Analyzing the Photodiode Experiment#

The photodiode experiment quantifies the precise temporal offset between the software-generated trigger and the physical event’s onset. This calculated latency can then be systematically applied to correct the event timestamps in the dataset, ensuring accurate alignment with the ground truth.

For easier interpretation, we provide a tool in lsl-tools that creates a visual plot of the experiment’s results.

Generate the Visualization#

  1. First, locate the results file created by the photodiode experiment.

  2. Then, execute the command below with that file:

python tools/display/offset.py --filepath="yourfile.csv"

Executing this command will generate two plots and a statistical summary. The first plot displays the trigger events by sample number, while the second illustrates the distribution of the measured timing offsets. The accompanying table provides key descriptive statistics for these offset values, such as the mean, standard deviation, and min/max.

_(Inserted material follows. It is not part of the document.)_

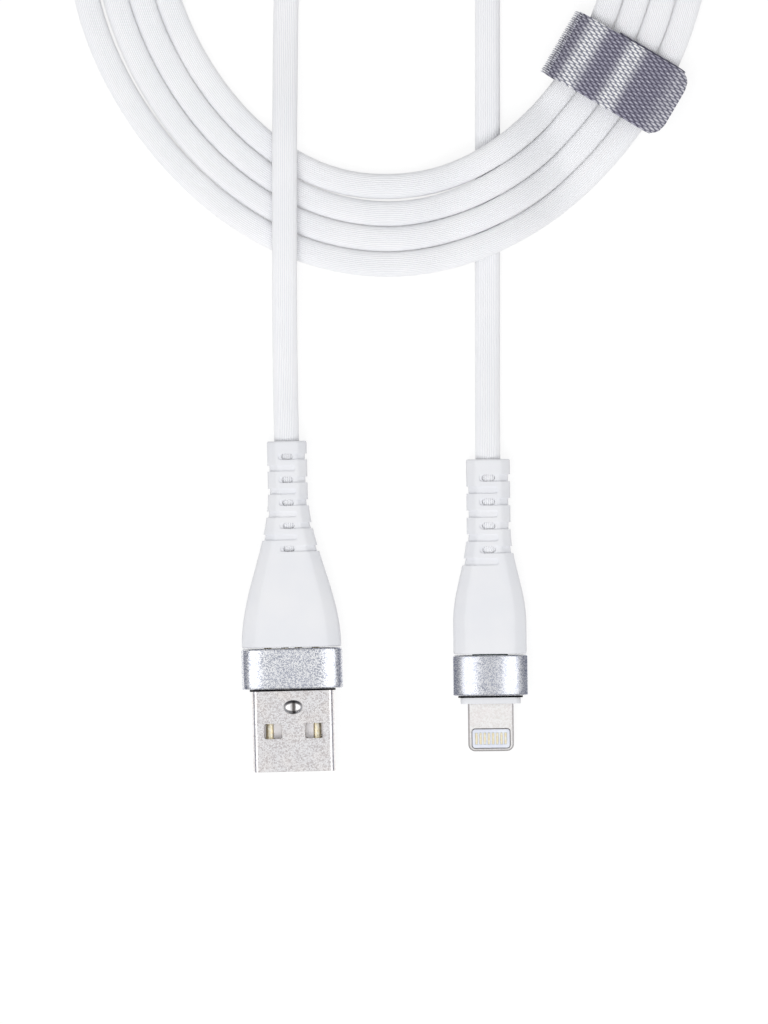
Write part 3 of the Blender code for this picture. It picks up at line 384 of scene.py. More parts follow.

../../_images/photodiode-exp.png

The image above shows the two graphs. In this example, there are three triggers. Trigger 1 represents the lightdiode (the actual event), trigger 2 represents the MMBTS hardware trigger, and trigger 3 represents the software trigger. From the graph you can see that the software and hardware trigger occurs before the actual event. You can adjust the data accordingly to this offset. The two offset difference lines are the offset difference between MMBTS vs lightdiode and software vs lightdiode.